Task to carry out
Reproduce the entire listing word for word.
◇ ◇ ◇
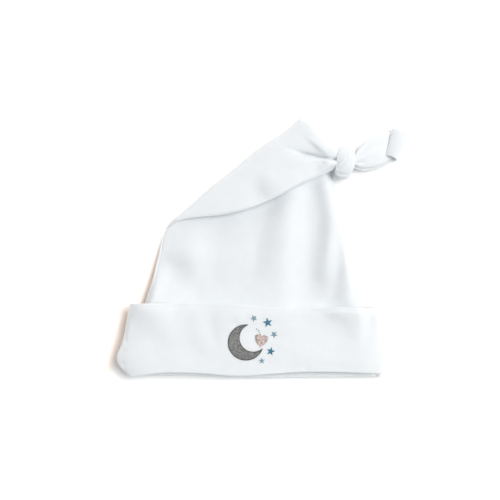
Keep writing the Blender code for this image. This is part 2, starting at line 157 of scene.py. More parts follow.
# How far the fold's edge wanders outward, at distances along the fold
FOLD_WANDER = table(
    "along outward",
    (0, 0.2), (15, 0.5), (26, 1.3), (38, 1.9), (52, 1.7), (66, 2.1), (79, 2), (89, 1), (97, 0.4),
    (104, 0.8), (110, 1.5),
)
WANDER_ZONE = (-20, 20)

# The crown as an unfolded cone: its sections from the brim to the knot, and how far each is
# gathered. They fan round until they run along the fold, and back again to the neck in the knot.
CROWN_ROWS = table(
    "left_x left_y right_x right_y gather",
    (-89.6, -83, 79.4, -83, 0), (-87.6, -76, 78.2, -76, 0), (-80.6, -55, 73.2, -55, 0),
    (-74.7, -36, 67.9, -36, 0), (-72.4, -28.5, 64.8, -23, 0), (-70, -20.6, 60.8, -4.5, 0),
    (-68, -12, 55.8, 17.4, 0), (-66, -4, 49.4, 42.6, 0), (-64.8, 2, 41.2, 61.8, 0),
    (-63.3, 7.4, 32, 78.2, 0), (-59, 16.8, 28.4, 85.4, 0), (-53.1, 30.2, 26.2, 92.2, 0),
    (-47.2, 47, 24.4, 95.7, 0.05), (-39.2, 63.3, 22.4, 99.3, 0.15),
    (-29.6, 77.3, 20.6, 102.3, 0.35), (-19.6, 89.2, 18.9, 105.1, 0.6),
    (-11, 99.8, 17.4, 108.2, 0.82), (-2.8, 110.2, 15.9, 111.4, 1), (1.2, 114.6, 12.8, 115.4, 1),
)

# The outside of the cuff, from its bottom fold up: the left end of its front and of its back layer,
# and the right end of both
CUFF_ROWS = table(
    "y left_front left_back right",
    (-83.4, -85.4, -85.4, 80.6), (-81, -88, -88.6, 82.2), (-78, -89.6, -91.4, 82.8),
    (-74, -90, -93.1, 83), (-71, -89.8, -93.3, 83), (-66, -89.2, -91.4, 82.4),
    (-60, -88.4, -89.3, 81.6), (-48, -86.3, -86.9, 80), (-36, -84, -84.3, 78.2),
)

# How far the bottom fold's front and back edges stray from the straight, along the brim
HEM_ROWS = table(
    "x front back",
    (-95, 1, 0.6), (-80, -0.2, -0.6), (-70, 1.2, -0.6), (-40, 1.6, -0.7), (-15, -0.2, -2),
    (12, 1.4, -1.9), (31, 2.4, -1.5), (48, 2.4, -1.5), (83, 1, -1.3),
)
HEM_ZONE = (70, 12)

# How far the cuff's rolled top strays along Y
TOP_ROWS = table(
    "x stray",
    (-95, 0), (-40, 0.3), (-20, 0), (-6, -1.2), (8, -2.6), (33, -3), (53, -2.2), (65, -2.6),
    (80, -3.2),
)
TOP_ZONE = (-60, 20)

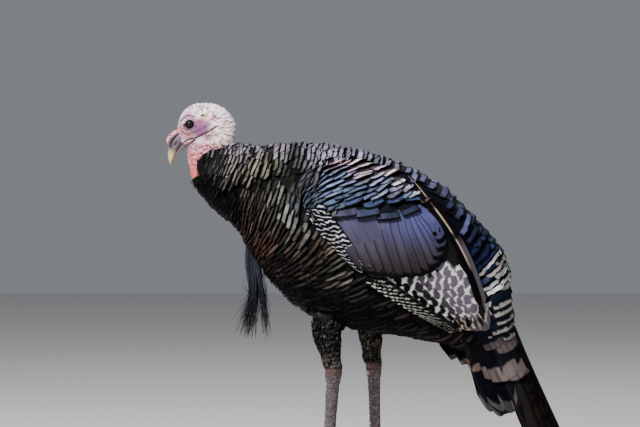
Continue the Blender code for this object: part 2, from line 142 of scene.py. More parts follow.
def joined(names, amount=0.0):
    """Vertices and triangles of some nodes together, each grown by an amount so that they overlap."""
    all_verts, all_faces, start = [], [], 0
    for name in names:
        verts, faces = node_arrays(name)
        all_verts.append(grown(verts, faces, amount) if amount else verts)
        all_faces.append(faces + start)
        start += len(verts)
    return np.concatenate(all_verts), np.concatenate(all_faces)


def tree_of_nodes(*names):
    return tree_of(*joined(names))


def tree_of(verts, faces):
    return BVHTree.FromPolygons([tuple(v) for v in verts], [tuple(f) for f in faces.tolist()])


def mesh_from(name, verts, faces):
    mesh = bpy.data.meshes.new(name)
    faces = np.asarray(faces, np.int32)
    mesh.vertices.add(len(verts))
    mesh.vertices.foreach_set("co", np.asarray(verts, np.float32).ravel())
    mesh.loops.add(faces.size)
    mesh.loops.foreach_set("vertex_index", faces.ravel())
    mesh.polygons.add(len(faces))
    mesh.polygons.foreach_set("loop_start", np.arange(0, faces.size, faces.shape[1], dtype=np.int32))
    mesh.update(calc_edges=True)
    mesh.polygons.foreach_set("use_smooth", np.ones(len(faces), bool))
    return mesh


def finished(name, work):
    """Turns a bmesh into a smooth mesh and frees it."""
    mesh = bpy.data.meshes.new(name)
    work.to_mesh(mesh)
    work.free()
    mesh.polygons.foreach_set("use_smooth", np.ones(len(mesh.polygons), bool))
    return mesh


def positions(mesh):
    flat = np.empty(len(mesh.vertices) * 3, np.float32)
    mesh.vertices.foreach_get("co", flat)
    return flat.reshape(-1, 3)


def paint(mesh, rgba):
    """Stores a colour for each vertex; alpha carries how glossy the feather or skin is there."""
    layer = mesh.color_attributes.new("Col", "FLOAT_COLOR", "POINT")
    layer.data.foreach_set("color", np.asarray(rgba, np.float32).ravel())


def map_uv(mesh, name, uv_per_vertex):
    index = np.zeros(len(mesh.loops), np.int32)
    mesh.loops.foreach_get("vertex_index", index)
    layer = mesh.uv_layers.new(name=name)
    layer.data.foreach_set("uv", np.asarray(uv_per_vertex, np.float32)[index].ravel())


def place(name, mesh, material, slot, replaced=()):
    obj = bpy.data.objects.new(name, mesh)
    bpy.context.scene.collection.objects.link(obj)
    mesh.materials.append(material)
    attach(obj, "root")
    if replaced:
        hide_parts(*replaced)
    return obj


# ---------------------------------------------------------------- materials


def shader_of(name):
    """A new material, its node tree and its Principled shader."""
    made = bpy.data.materials.new(name)
    made.use_nodes = True
    return made, made.node_tree, made.node_tree.nodes["Principled BSDF"]


def wire(tree, node, inputs):
    """Sets a node's inputs: another node's output is linked, anything else is a value."""
    for key, value in inputs.items():
        if isinstance(value, bpy.types.NodeSocket):
            tree.links.new(value, node.inputs[key])
        else:
            node.inputs[key].default_value = value


def add(tree, kind, output, inputs=None, **settings):
    """Adds a node and returns one of its outputs."""
    node = tree.nodes.new("ShaderNode" + kind)
    for key, value in settings.items():
        setattr(node, key, value)
    wire(tree, node, inputs or {})
    return node.outputs[output]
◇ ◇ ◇
Answer to this task
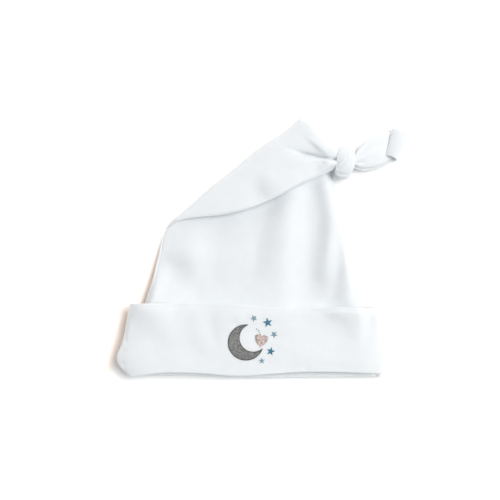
Keep writing the Blender code for this image. This is part 2, starting at line 157 of scene.py. More parts follow.
# How far the fold's edge wanders outward, at distances along the fold
FOLD_WANDER = table(
    "along outward",
    (0, 0.2), (15, 0.5), (26, 1.3), (38, 1.9), (52, 1.7), (66, 2.1), (79, 2), (89, 1), (97, 0.4),
    (104, 0.8), (110, 1.5),
)
WANDER_ZONE = (-20, 20)

# The crown as an unfolded cone: its sections from the brim to the knot, and how far each is
# gathered. They fan round until they run along the fold, and back again to the neck in the knot.
CROWN_ROWS = table(
    "left_x left_y right_x right_y gather",
    (-89.6, -83, 79.4, -83, 0), (-87.6, -76, 78.2, -76, 0), (-80.6, -55, 73.2, -55, 0),
    (-74.7, -36, 67.9, -36, 0), (-72.4, -28.5, 64.8, -23, 0), (-70, -20.6, 60.8, -4.5, 0),
    (-68, -12, 55.8, 17.4, 0), (-66, -4, 49.4, 42.6, 0), (-64.8, 2, 41.2, 61.8, 0),
    (-63.3, 7.4, 32, 78.2, 0), (-59, 16.8, 28.4, 85.4, 0), (-53.1, 30.2, 26.2, 92.2, 0),
    (-47.2, 47, 24.4, 95.7, 0.05), (-39.2, 63.3, 22.4, 99.3, 0.15),
    (-29.6, 77.3, 20.6, 102.3, 0.35), (-19.6, 89.2, 18.9, 105.1, 0.6),
    (-11, 99.8, 17.4, 108.2, 0.82), (-2.8, 110.2, 15.9, 111.4, 1), (1.2, 114.6, 12.8, 115.4, 1),
)

# The outside of the cuff, from its bottom fold up: the left end of its front and of its back layer,
# and the right end of both
CUFF_ROWS = table(
    "y left_front left_back right",
    (-83.4, -85.4, -85.4, 80.6), (-81, -88, -88.6, 82.2), (-78, -89.6, -91.4, 82.8),
    (-74, -90, -93.1, 83), (-71, -89.8, -93.3, 83), (-66, -89.2, -91.4, 82.4),
    (-60, -88.4, -89.3, 81.6), (-48, -86.3, -86.9, 80), (-36, -84, -84.3, 78.2),
)

# How far the bottom fold's front and back edges stray from the straight, along the brim
HEM_ROWS = table(
    "x front back",
    (-95, 1, 0.6), (-80, -0.2, -0.6), (-70, 1.2, -0.6), (-40, 1.6, -0.7), (-15, -0.2, -2),
    (12, 1.4, -1.9), (31, 2.4, -1.5), (48, 2.4, -1.5), (83, 1, -1.3),
)
HEM_ZONE = (70, 12)

# How far the cuff's rolled top strays along Y
TOP_ROWS = table(
    "x stray",
    (-95, 0), (-40, 0.3), (-20, 0), (-6, -1.2), (8, -2.6), (33, -3), (53, -2.2), (65, -2.6),
    (80, -3.2),
)
TOP_ZONE = (-60, 20)

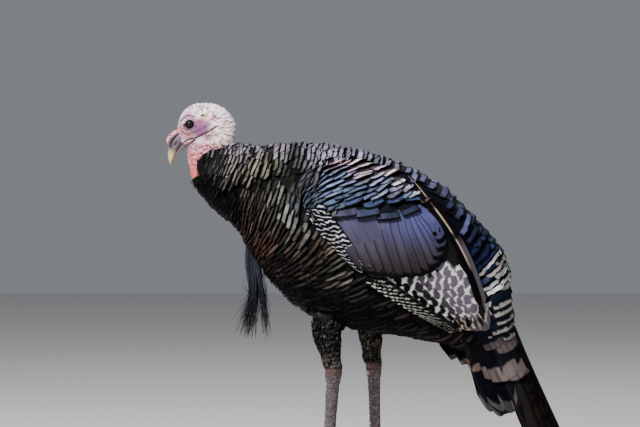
Continue the Blender code for this object: part 2, from line 142 of scene.py. More parts follow.
def joined(names, amount=0.0):
    """Vertices and triangles of some nodes together, each grown by an amount so that they overlap."""
    all_verts, all_faces, start = [], [], 0
    for name in names:
        verts, faces = node_arrays(name)
        all_verts.append(grown(verts, faces, amount) if amount else verts)
        all_faces.append(faces + start)
        start += len(verts)
    return np.concatenate(all_verts), np.concatenate(all_faces)


def tree_of_nodes(*names):
    return tree_of(*joined(names))


def tree_of(verts, faces):
    return BVHTree.FromPolygons([tuple(v) for v in verts], [tuple(f) for f in faces.tolist()])


def mesh_from(name, verts, faces):
    mesh = bpy.data.meshes.new(name)
    faces = np.asarray(faces, np.int32)
    mesh.vertices.add(len(verts))
    mesh.vertices.foreach_set("co", np.asarray(verts, np.float32).ravel())
    mesh.loops.add(faces.size)
    mesh.loops.foreach_set("vertex_index", faces.ravel())
    mesh.polygons.add(len(faces))
    mesh.polygons.foreach_set("loop_start", np.arange(0, faces.size, faces.shape[1], dtype=np.int32))
    mesh.update(calc_edges=True)
    mesh.polygons.foreach_set("use_smooth", np.ones(len(faces), bool))
    return mesh


def finished(name, work):
    """Turns a bmesh into a smooth mesh and frees it."""
    mesh = bpy.data.meshes.new(name)
    work.to_mesh(mesh)
    work.free()
    mesh.polygons.foreach_set("use_smooth", np.ones(len(mesh.polygons), bool))
    return mesh


def positions(mesh):
    flat = np.empty(len(mesh.vertices) * 3, np.float32)
    mesh.vertices.foreach_get("co", flat)
    return flat.reshape(-1, 3)


def paint(mesh, rgba):
    """Stores a colour for each vertex; alpha carries how glossy the feather or skin is there."""
    layer = mesh.color_attributes.new("Col", "FLOAT_COLOR", "POINT")
    layer.data.foreach_set("color", np.asarray(rgba, np.float32).ravel())


def map_uv(mesh, name, uv_per_vertex):
    index = np.zeros(len(mesh.loops), np.int32)
    mesh.loops.foreach_get("vertex_index", index)
    layer = mesh.uv_layers.new(name=name)
    layer.data.foreach_set("uv", np.asarray(uv_per_vertex, np.float32)[index].ravel())


def place(name, mesh, material, slot, replaced=()):
    obj = bpy.data.objects.new(name, mesh)
    bpy.context.scene.collection.objects.link(obj)
    mesh.materials.append(material)
    attach(obj, "root")
    if replaced:
        hide_parts(*replaced)
    return obj


# ---------------------------------------------------------------- materials


def shader_of(name):
    """A new material, its node tree and its Principled shader."""
    made = bpy.data.materials.new(name)
    made.use_nodes = True
    return made, made.node_tree, made.node_tree.nodes["Principled BSDF"]


def wire(tree, node, inputs):
    """Sets a node's inputs: another node's output is linked, anything else is a value."""
    for key, value in inputs.items():
        if isinstance(value, bpy.types.NodeSocket):
            tree.links.new(value, node.inputs[key])
        else:
            node.inputs[key].default_value = value


def add(tree, kind, output, inputs=None, **settings):
    """Adds a node and returns one of its outputs."""
    node = tree.nodes.new("ShaderNode" + kind)
    for key, value in settings.items():
        setattr(node, key, value)
    wire(tree, node, inputs or {})
    return node.outputs[output]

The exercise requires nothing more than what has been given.